Not Satisfied With Hair Transplant
I had 1000 fue 13 months ago — 850 in crown and 150 in front middle of my hairline. I have had reasonable results on the crown, but you can still see a bald patch on my hairline. 150 were placed in a small area in the middle of my hairline, but only approx 50 have survived. A slight wind and it looks like a middle part. Do you think the clinic I went to should rectify this?
Any individual clinic is not required to replace what does not grow, but doing so is a good business practice. As you know, a hair transplant is a surgical procedure. There are two causes for non-growth:
- A technical failure in the hands of the surgeon or transplant team (common when it happens). Team failure is most common because the majority of the graft management is in their hands. A good quality control process is required and many doctors are just not that type of manager. A transplant is only as good as the weakest person on the team. The term for this failure is “H factor” (human team factor).
- A failure on your side for healing, skin problems, diseases (such as autoimmune disease), poor blood supply (rare but made worse if the surgeon does not use proper judgment in creating the density and matching it with the ‘hole’ size used).
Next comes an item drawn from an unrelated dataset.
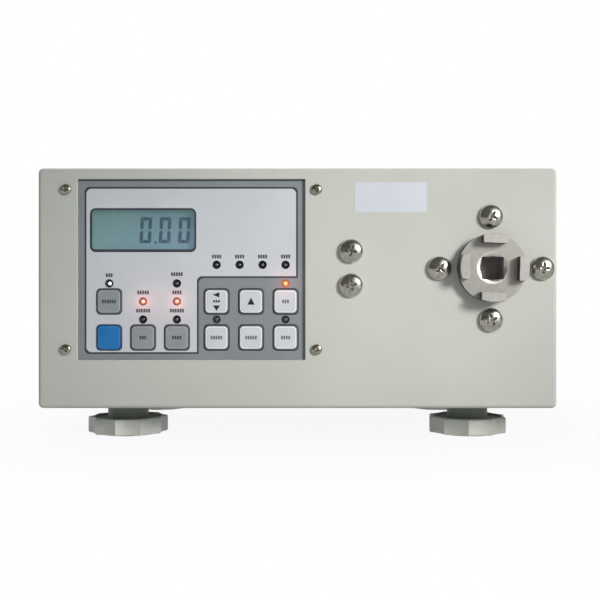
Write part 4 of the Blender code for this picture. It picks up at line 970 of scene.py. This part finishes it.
def key_marks(node, place):
    """The shapes on the top of a key."""
    x, z = place.x, place.z
    shapes = []
    for corners in ARROWS.get(node, ()):
        shapes.append((draw, [(x + across, z + up) for across, up in corners]))
    if node == "right_key_1":
        shapes.append((draw_blocks, x, z + BETWEEN_RISE, BETWEEN_WIDTH, BETWEEN_HEIGHT))
    if node in MARK_WIDTHS:
        shapes.append((draw_blocks, x, z, MARK_WIDTHS[node], KEY_MARK_HEIGHT))
    return shapes


def keys():
    on_top = KEY_FRONT + KEY_DISH
    for node in KEYS:
        place = centre_of(node)
        bm = key_body(place)
        shapes = key_marks(node, place)
        if shapes:
            join(bm, plate(on_top - INK, on_top + INK, *shapes), MARK)
        top, frame_shade, mark, rim_highlight = "key_grey", "key_frame", "label_ink", "grey_rim"
        if node.startswith("right"):
            mark = "black_ink" if node in ARROWS else "key_mark"
            top, rim_highlight = "key_white", "white_rim"
        elif node == "left_key_2":
            top, frame_shade, rim_highlight = "key_blue", "blue_frame", "blue_rim"
        piece(node.replace("key", "cap"), bm, node, [top, frame_shade, mark, rim_highlight], [node])


keys()

# Lamps: a domed lens over each light on the board
LAMP_RADIUS = 0.0016
LAMP_CORE, LIT_CORE = 0.00066, 0.00085
LAMP_TIP = PANEL_FRONT + 0.0001
LAMP_END = 0.0062


def lamps():
    for name, (x, z) in LAMPS.items():
        profile = [
            (LAMP_RADIUS * sine, LAMP_TIP + LAMP_RADIUS * (1 - cosine)) for sine, cosine in quarter(8)
        ]
        profile += [(LAMP_RADIUS, LAMP_END), (0.0, LAMP_END)]
        lens = set_place(spun(profile, 24), at_front(x, z))
        core = LIT_CORE if name in LIT else LAMP_CORE
        aside = LAMP_CORE / 2 if name == "power" else 0.0
        # Within the core the lens takes its second finish: on a lit lamp its glow, and on an unlit lamp
        # a lighter die that is partly a painted highlight
        for face in lens.faces:
            middle = face.calc_center_median()
            if math.hypot(middle.x - x - aside, middle.z - z) < core:
                face.material_index = 1
        dark = ("dull_lens", "dull_die") if name in DULL else ("smoked_lens", "lamp_die")
        piece(f"lamp_{name}", lens, "case", LIT.get(name, dark))


lamps()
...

The public tends to think of a transplant as a commodity, offered by various clinics with a marketing program to ‘sell’ and ‘sell hard’ whatever solution to balding and vulnerable patients. I am not against these clinics at all, but realize that a few of them will give you a better quality of work than you may be able to purchase from a doctor who does one or two such surgeries per month. The doctors who dabble in this do not have an organized team, so either they reduce the size of the transplant sessions to match the team, or they develop sub-standard techniques that are not at the state of the art. Some of the larger clinics with many offices, have variable quality of teams (in turn, equals variable qualities of work). I have seen the same national U.S. clinic produce good work from one office and almost malpractice work from another, yet each office publicizes the best sum result of all the offices put together. I have two offices now, one in Southern California (14 years) and one in Northern California (10 years), so quality control has never been the problem for us.